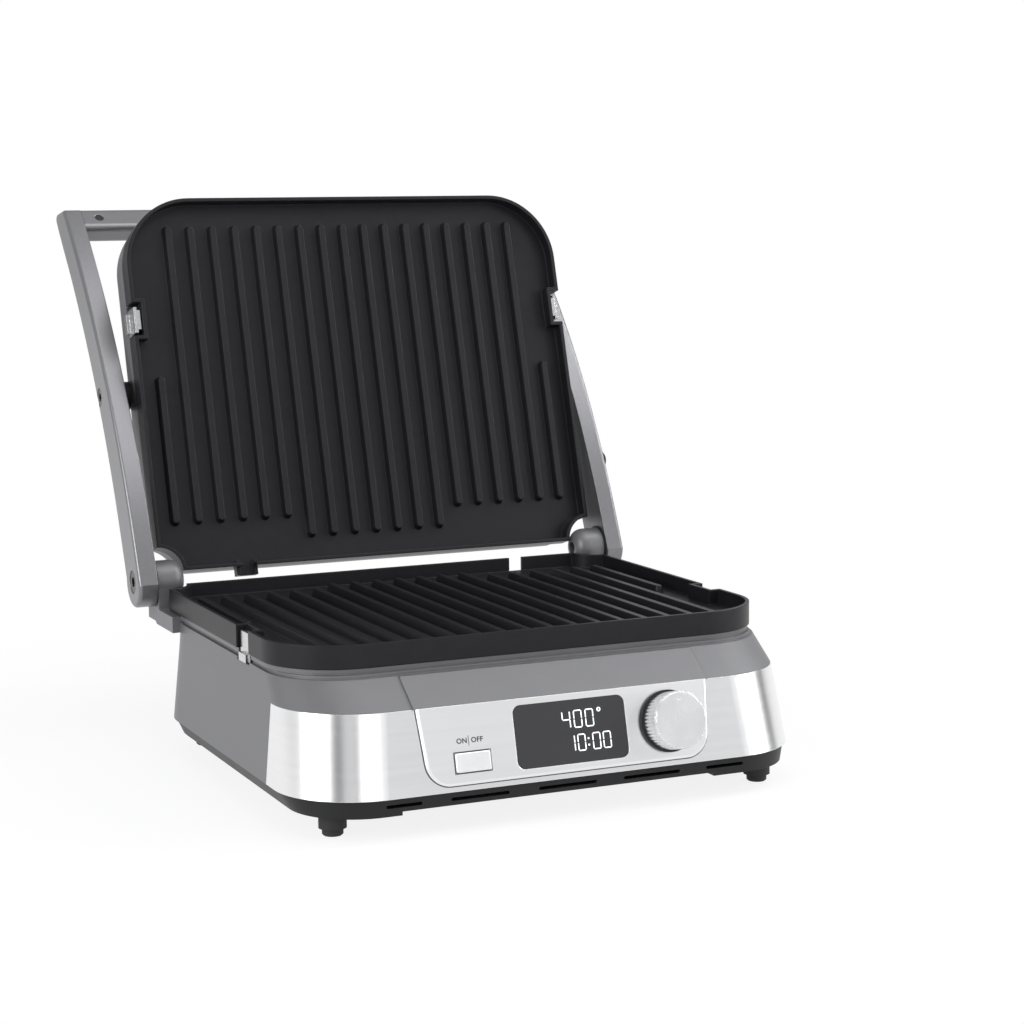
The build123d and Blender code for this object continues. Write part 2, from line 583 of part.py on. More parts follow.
with BuildPart() as base_housing:
    loft_between(outer_levels[0], outer_levels[1])
    loft_between(outer_levels[1], outer_levels[2])
    with BuildSketch(Plane.XY.offset(SHOULDER_Z)):
        hull_outline(
            SHOULDER_X - NECK,
            SHOULDER_F + NECK,
            SHOULDER_B - NECK,
            SHOULDER_RF - NECK,
            SHOULDER_RB - NECK,
        )
    extrude(amount=LIP_Z - SHOULDER_Z)
    with BuildSketch(centred(low, LIP_Z - RIM_Z)):
        plate_outline(LIP_IN, BITE)
    extrude(amount=RIM_Z - RIM_H - SEAT - LIP_Z)
    add(hood.part)
    # domed knuckles that carry the arms
    with BuildSketch(Plane(origin=(0, HINGE_Y, HINGE_Z), x_dir=(1, 0, 0), z_dir=(0, -1, 0))):
        Polygon(
            (KNUCKLE_IN, 0), (KNUCKLE_OUT, 0), (KNUCKLE_OUT, KNUCKLE_R), (KNUCKLE_IN, KNUCKLE_R),
            align=None,
        )
        fillet(vertices().group_by(Axis.Y)[-1].sort_by(Axis.X)[0], KNUCKLE_DOME)
        mirror(about=Plane.YZ)
    revolve(axis=hinge_axis)
    for side in (-1, 1):
        web_x = side * (KNUCKLE_IN + KNUCKLE_DOME)
        with BuildSketch(Plane.YZ.offset(web_x)):
            with Locations((HINGE_Y, HINGE_Z - KNUCKLE_R)):
                Rectangle(2 * (KNUCKLE_R - WEB_TRIM), 2 * KNUCKLE_R)
        extrude(amount=side * KNUCKLE_OUT - web_x)
        with BuildSketch(Plane.YZ.offset(web_x)):
            Polygon(
                (BRACKET_Y, BRACKET_Z),
                (HINGE_Y - BRACKET_TOE, BRACKET_Z),
                (HINGE_Y + KNUCKLE_R - WEB_TRIM, BRACKET_Z + BRACKET_H),
                (BRACKET_Y, BRACKET_Z + BRACKET_H),
                align=None,
            )
        extrude(amount=side * KNUCKLE_OUT - web_x)
    add(hollow.part, mode=Mode.SUBTRACT)
    with BuildSketch(centred(low, -RIM_H)):
        plate_outline(PAN_IN, BITE + PAN_IN)
    extrude(amount=-DECK_CUT, mode=Mode.SUBTRACT)
    with BuildSketch(centred(low, -RIM_H - SEAT)):
        plate_outline(PAN_IN - PAN_FLANGE, BITE + PAN_IN)
    extrude(amount=-SHEET, mode=Mode.SUBTRACT)
    add(band_blank.part, mode=Mode.SUBTRACT)
    with BuildSketch(panel_mid.offset(-PANEL_T + PROUD)):
        panel_outline(RUN)
    extrude(amount=2 * PANEL_T, mode=Mode.SUBTRACT)
    with BuildSketch(panel_mid.offset(PROUD)):
        panel_outline(-PANEL_LEDGE)
    extrude(amount=-4 * WALL, mode=Mode.SUBTRACT)
    # pockets for the plate latches
    with BuildSketch(centred(low, -RIM_H)):
        clip_pockets(GAP)
    extrude(amount=-CLIP_FOOT - GAP, mode=Mode.SUBTRACT)
    # hinge pin bores
    with BuildSketch(Plane.YZ.offset(-2 * BOT_X)):
        with Locations((HINGE_Y, HINGE_Z)):
            Circle(PIN_R + RUN)
    extrude(amount=4 * BOT_X, mode=Mode.SUBTRACT)
    # drawer bay at the back
    with BuildSketch(Plane.XY.offset(TRAY_Z0 - GAP)):
        with Locations((0, REAR_Y)):
            Rectangle(2 * (TRAY_HALF + GAP), 3 * OVERCUT)
    extrude(amount=TRAY_Z1 - TRAY_Z0 + 2 * GAP, mode=Mode.SUBTRACT)
    # corded power entry at the back
    with BuildSketch(Plane.XZ.offset(-BOT_B - OVERCUT)):
        with Locations((INLET_X, INLET_Z)):
            Circle(INLET_R)
    extrude(amount=3 * OVERCUT, mode=Mode.SUBTRACT)
    with BuildSketch(Plane.XZ.offset(-INLET_Y)):
        with Locations((INLET_X, INLET_Z)):
            Circle(INLET_R + INLET_RIM + SCREW_CLEAR)
    extrude(amount=-OVERCUT, mode=Mode.SUBTRACT)
save(base_housing, "base_housing")

# ================================================================ control panel
with BuildPart() as control_panel:
    with BuildSketch(panel_mid.offset(PROUD - PANEL_T)):
        panel_outline(-PANEL_SEAM)
    extrude(amount=PANEL_T)
    outward = Axis(panel_mid.origin, panel_mid.z_dir)
    chamfer(faces().sort_by(outward)[-1].edges().sort_by(Axis.Z)[:-1], PANEL_BEVEL)
    with BuildSketch(panel_mid.offset(PROUD - WINDOW_T)):
        with Locations((DISPLAY_X, panel_v(DISPLAY_Z))):
            RectangleRounded(DISPLAY_W + 2 * RUN, DISPLAY_H + 2 * RUN, DISPLAY_R)
    extrude(amount=PANEL_T, mode=Mode.SUBTRACT)
    with BuildSketch(panel_mid.offset(-PANEL_T)):
        with Locations((DISPLAY_X, panel_v(DISPLAY_Z))):
            RectangleRounded(DISPLAY_W - 2 * WINDOW_EDGE, DISPLAY_H - 2 * WINDOW_EDGE, DISPLAY_R / 2)
        with Locations((BUTTON_X, panel_v(BUTTON_Z))):
            RectangleRounded(BUTTON_W + GAP, BUTTON_H + GAP, BUTTON_R)
        with Locations((KNOB_X, panel_v(KNOB_Z))):
            Circle(SHAFT_HOLE)
    extrude(amount=3 * PANEL_T, mode=Mode.SUBTRACT)
    with BuildSketch(panel_mid.offset(PROUD - PANEL_T)):
        with Locations(*BOARD_POSTS):
            Circle(POST_R)
    extrude(amount=-BOARD_GAP)
    with BuildSketch(panel_mid.offset(PROUD - PANEL_T - BOARD_GAP)):
        with Locations(*BOARD_POSTS):
            Circle(POST_BORE_R)
    extrude(amount=BOARD_GAP, mode=Mode.SUBTRACT)
save(control_panel, "control_panel")

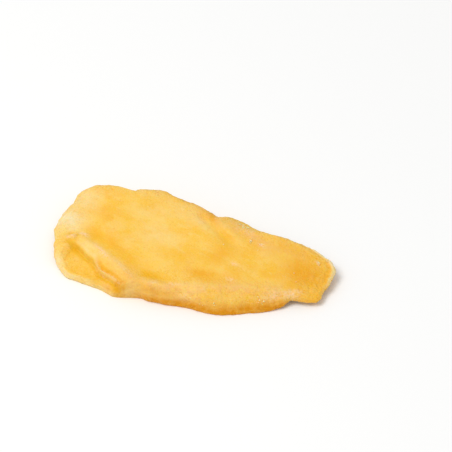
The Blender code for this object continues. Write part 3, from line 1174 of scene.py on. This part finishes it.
@dataclass(frozen=True)
class DriedMangoFlesh:
    """Ripe mango, cut with a knife and dried in warm air until leathery.

    The sugar that came out as it dried leaves a matt, creamy bloom on what stands proud, while hollows and
    thick places stay golden and clear, so light goes a little way into them. The colours also hold painted
    light: proud places, the fold's pinch and its ridge are painted lighter, partly as painted highlight,
    and hollows, grooves, the fold's crease, the low front band and the rear edge are painted darker as
    painted shade.
    """

    body: str = "#f8c13b"
    body_pale: str = "#facb5b"
    clear_gold: str = "#f5ae2a"
    rosy: str = "#f9c46e"
    cream: str = "#f6e0a8"
    # Golden flesh, and painted shade in dents, troughs, the fold's groove and the tip's furrow.
    gold: str = "#f0a616"
    # Clear flesh, and painted shade in hollows and in the pit under the pinch.
    honey: str = "#f2b41a"
    salmon: str = "#f5b863"
    # Sugar bloom, and a painted highlight at the pinch, along the fold's ridge and at a glint.
    bloom: str = "#fdd3a0"
    shade: str = "#e8b31a"
    # Painted shade: the low front band, the rear edge and the end of the fold's crease.
    deep: str = "#e3960c"
    pore: str = "#e39b22"
    dust: str = "#fddaa6"
    speckle: str = "#fdd684"
    ior: float = 1.45
    gloss: float = 0.2
    roughness_range: Span = (0.42, 0.6)
    mottle_clears: Span = (0.35, 0.65)
    scatter_weight: float = 0.2
    scatter_depth: float = 2.5 * MM
    scatter_radius: tuple[float, float, float] = (1.0, 0.5, 0.16)
    cloud_size: float = 9.0 * MM
    pool_size: float = 14.0 * MM
    blush_size: float = 6.0 * MM
    mottle_size: float = 2.4 * MM
    fibre_width: float = 1.1 * MM
    fibre_stretch: float = 3.5
    fibre_heading: float = -18.0
    pore_size: float = 0.8 * MM
    pore_strength: Span = (0.3, 0.65)
    speckle_strength: Span = (0.2, 0.35)
    grain_strength: Span = (0.35, 1.0)
    dust_size: float = 0.6 * MM
    grain_depth: float = 0.42 * MM
    fibre_depth: float = 0.05 * MM

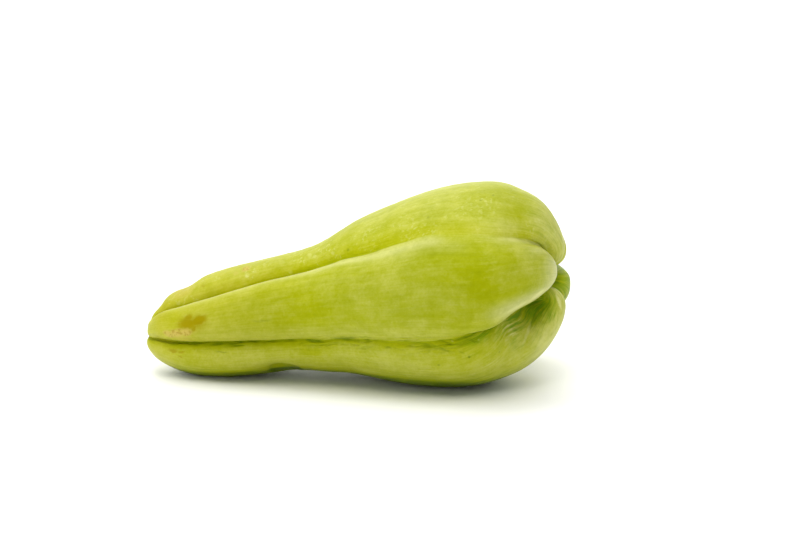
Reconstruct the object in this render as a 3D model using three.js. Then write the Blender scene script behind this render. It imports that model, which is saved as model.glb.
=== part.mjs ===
// A chayote squash, lying on its side as it would on a table: one solid, as it grew.
//
// The fruit is a long pear with five lobes. Its length runs along X, with the narrow stem end at -X and
// the broad blossom end at +X, and +Z is up. The origin is the middle of the bounding box's bottom. The
// fruit rests on small flats under its neck and under its two lowest lobes.
//
// The skin starts as a sphere's grid. Each row of the grid becomes one ring of a profile that runs from
// the stem scar, over the lip round it, along the fruit and into the hollow at the blossom end. Each
// column follows the fruit from end to end. The columns are closest together at the furrows, which press
// the skin inwards.
//
// Units are millimetres and degrees. In the tables, x runs along the fruit from the stem end's lip to
// LENGTH, and an angle round the fruit is 0 facing -Y, 90 facing up and 180 facing +Y.
import * as THREE from "three";
import { mergeVertices } from "three/addons/utils/BufferGeometryUtils.js";

// ---------------------------------------------------------------- driving dimensions

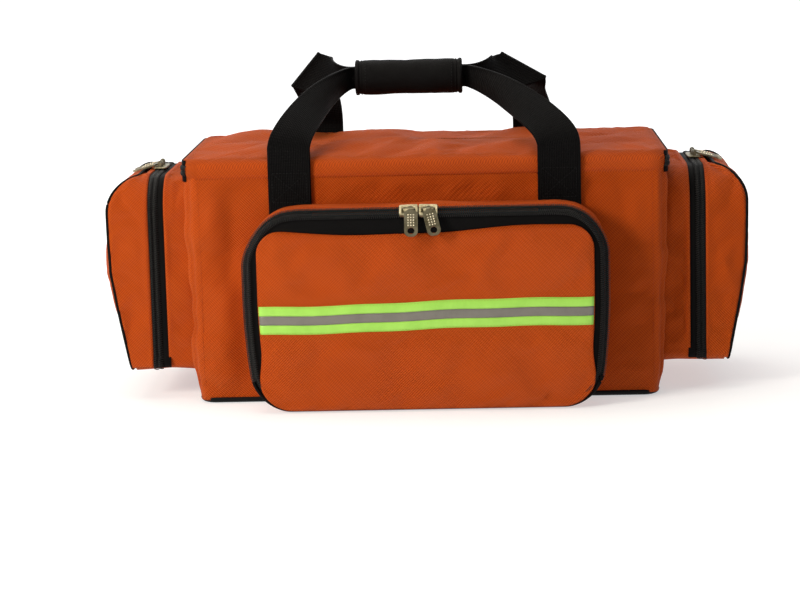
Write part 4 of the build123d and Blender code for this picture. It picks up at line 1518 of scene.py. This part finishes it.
@dataclass
class EndPocket:
    """A pocket on one end of the bag: gussets on both sides of its zip, and its outer panel."""

    maker: Maker
    finishes: Finishes
    side: Side
    half: float = 85.0
    low: float = 27.0
    high: float = 212.0
    top_radius: float = 34.0
    bottom_radius: float = 12.0
    reach: float = 76.0
    foot_reach: float = 58.0
    swell: float = 95.0
    shoulder: float = 32.0
    zip_end: float = 40.0
    inner_edge: float = 22.4
    outer_edge: float = 37.4
    body_coil: float = 30.7
    shell_coil: float = 35.3

    @property
    def name(self) -> str:
        """The end's name."""
        return self.side.value

    def outline(self, step: float = 5.0) -> Outline:
        """The pocket seen from its end."""
        return Outline.rounded(self.half, self.low, self.high, self.top_radius, self.bottom_radius, step)

    def face_at(self, z: np.ndarray) -> np.ndarray:
        """How far the outer face stands out at a height: a slope, an upright part and a round shoulder."""
        slope = self.foot_reach + (self.reach - self.foot_reach) * np.clip((z - self.low) / self.swell, 0, 1)
        soft = 1.2 * bell(z - self.low - self.swell, 26.0)
        into = np.clip(z - (self.high - self.shoulder), 0.0, self.shoulder)
        return slope - soft - self.shoulder + np.sqrt(self.shoulder**2 - into**2)

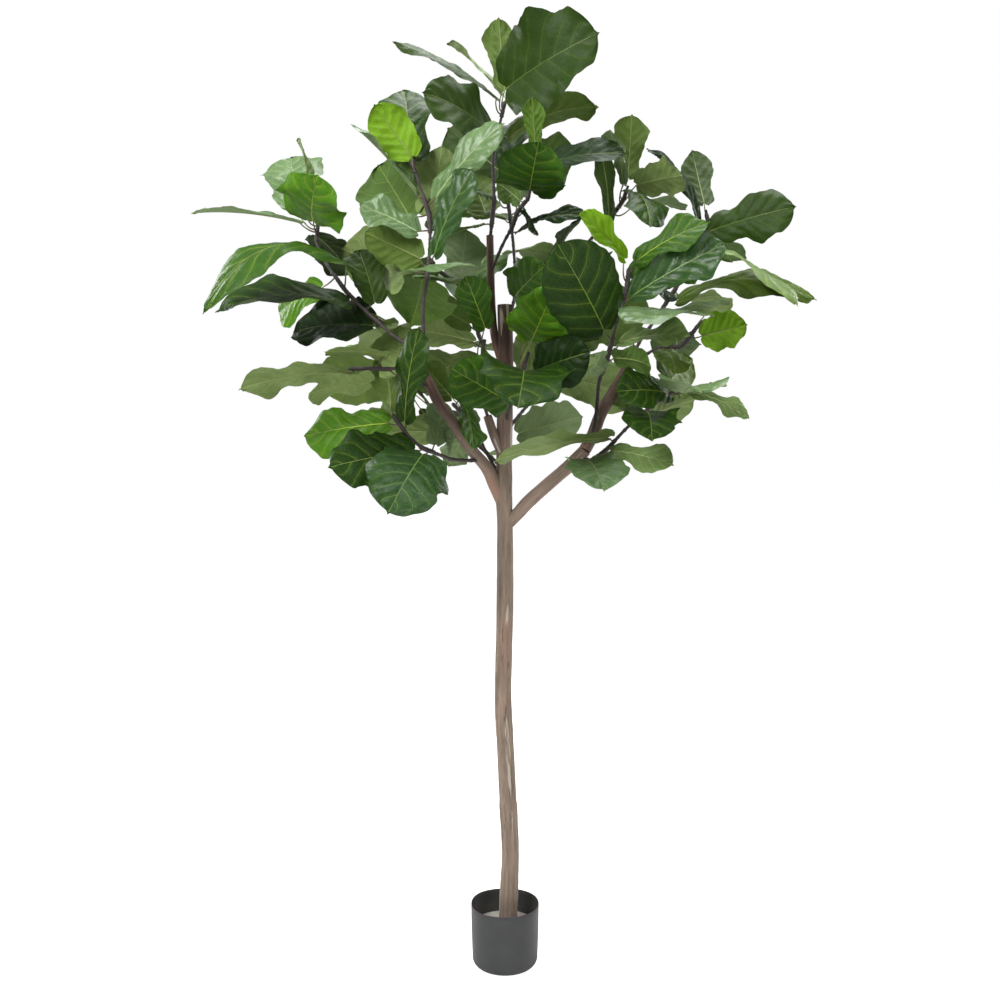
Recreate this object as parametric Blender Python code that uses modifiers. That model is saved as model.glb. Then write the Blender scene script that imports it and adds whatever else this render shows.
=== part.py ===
"""A tall fiddle leaf fig of wood, dark twigs and leaf clusters, set in a filled nursery pot.

Metres, +Z up. The origin is the centre of the pot's foot, on the surface that it stands on.
The tree's own tables are in centimetres.
"""

import math

import bmesh
import bpy
from mathutils import Vector
from mathutils.bvhtree import BVHTree

CM = 0.01
GAP = 0.0003

POT_RIM_RADIUS = 0.097
POT_FOOT_RADIUS = 0.089
POT_HEIGHT = 0.166
POT_WALL = 0.0022
POT_CORNER = 0.019
POT_STEPS = 48
CORNER_STEPS = 5
FILLER_TOP = 0.105

WOOD_RESOLUTION = 4
TWIG_RESOLUTION = 1
SLEEVE_WALL = 0.0014
SLEEVE_END = 0.007
SLEEVE_FIRST = 0.03
SLEEVE_LONGEST = 0.09
STALK_SPACING = 0.009
STALK_RADIUS = 0.0019
STALK_SHORTEST = 0.034
BLADE_THICKNESS = 0.0016
BLADE_FOLD = 0.16
UP = "up"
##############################
» **Exercise prompt**:
Of all the entries above, repeat only the lines from the line that has "The Blender code" to the line that has "Reconstruct the object", both lines included, exactly.

» **Problem solution**:
The Blender code for this object continues. Write part 3, from line 1174 of scene.py on. This part finishes it.
@dataclass(frozen=True)
class DriedMangoFlesh:
    """Ripe mango, cut with a knife and dried in warm air until leathery.

    The sugar that came out as it dried leaves a matt, creamy bloom on what stands proud, while hollows and
    thick places stay golden and clear, so light goes a little way into them. The colours also hold painted
    light: proud places, the fold's pinch and its ridge are painted lighter, partly as painted highlight,
    and hollows, grooves, the fold's crease, the low front band and the rear edge are painted darker as
    painted shade.
    """

    body: str = "#f8c13b"
    body_pale: str = "#facb5b"
    clear_gold: str = "#f5ae2a"
    rosy: str = "#f9c46e"
    cream: str = "#f6e0a8"
    # Golden flesh, and painted shade in dents, troughs, the fold's groove and the tip's furrow.
    gold: str = "#f0a616"
    # Clear flesh, and painted shade in hollows and in the pit under the pinch.
    honey: str = "#f2b41a"
    salmon: str = "#f5b863"
    # Sugar bloom, and a painted highlight at the pinch, along the fold's ridge and at a glint.
    bloom: str = "#fdd3a0"
    shade: str = "#e8b31a"
    # Painted shade: the low front band, the rear edge and the end of the fold's crease.
    deep: str = "#e3960c"
    pore: str = "#e39b22"
    dust: str = "#fddaa6"
    speckle: str = "#fdd684"
    ior: float = 1.45
    gloss: float = 0.2
    roughness_range: Span = (0.42, 0.6)
    mottle_clears: Span = (0.35, 0.65)
    scatter_weight: float = 0.2
    scatter_depth: float = 2.5 * MM
    scatter_radius: tuple[float, float, float] = (1.0, 0.5, 0.16)
    cloud_size: float = 9.0 * MM
    pool_size: float = 14.0 * MM
    blush_size: float = 6.0 * MM
    mottle_size: float = 2.4 * MM
    fibre_width: float = 1.1 * MM
    fibre_stretch: float = 3.5
    fibre_heading: float = -18.0
    pore_size: float = 0.8 * MM
    pore_strength: Span = (0.3, 0.65)
    speckle_strength: Span = (0.2, 0.35)
    grain_strength: Span = (0.35, 1.0)
    dust_size: float = 0.6 * MM
    grain_depth: float = 0.42 * MM
    fibre_depth: float = 0.05 * MM

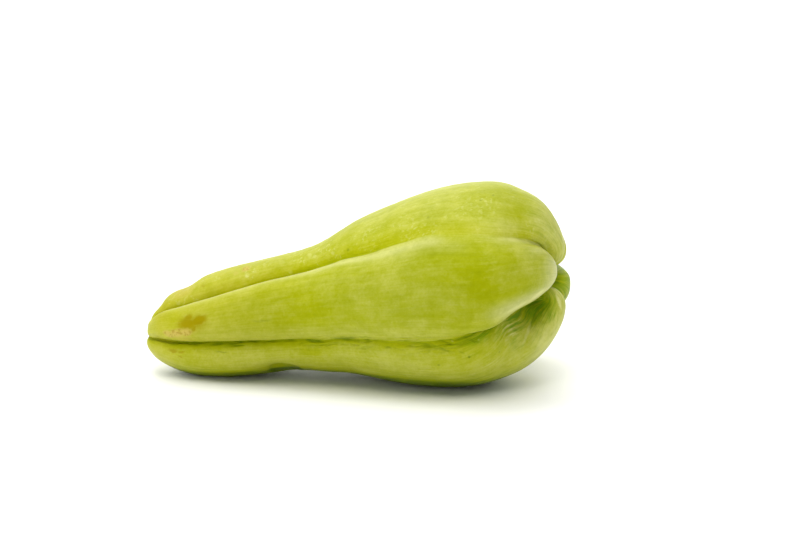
Reconstruct the object in this render as a 3D model using three.js. Then write the Blender scene script behind this render. It imports that model, which is saved as model.glb.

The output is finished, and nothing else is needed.